0
votes

I am planning to prepare a server-less data pipeline with Google Cloud Platform. My plan is to use Dataflow/ Dataproc for batch processing data from three different sources.

My input sources are:

  1. Cloud SQL (MySQL)
  2. Cloud SQL (PostgreSQL)
  3. MongoDB

But after reading their documentation I got they don't have any input for cloud SQL or MongoDB.

Also I have checked their custom driver section but this is only for Java, but I am planning to use Python.

Is there any idea how I can ingest those 3 different sources with Data Flow/ Dataproc ?

1

1 Answers

1
votes

In your situation I think the best option is to use Dataproc.
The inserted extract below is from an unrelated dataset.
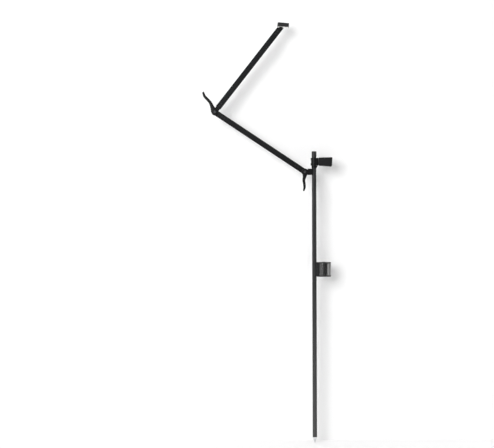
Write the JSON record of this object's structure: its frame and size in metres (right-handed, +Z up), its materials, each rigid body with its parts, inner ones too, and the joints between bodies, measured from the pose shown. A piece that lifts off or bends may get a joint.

Whenever it is going to be batch processing.

This way you can use Hadoop or Spark and you can have more control over the workflow.

You can use Python code with Spark. {1}

You can do SQL queries with Spark. {2}

There is also a connector for MongoDB and Spark. {3}

And a connector for MongoDB and Hadoop. {4}

{1}: https://spark.apache.org/docs/0.9.0/python-programming-guide.html

{2}: https://spark.apache.org/docs/latest/sql-programming-guide.html

{3}: https://docs.mongodb.com/spark-connector/master/

{4}: https://docs.mongodb.com/ecosystem/tools/hadoop/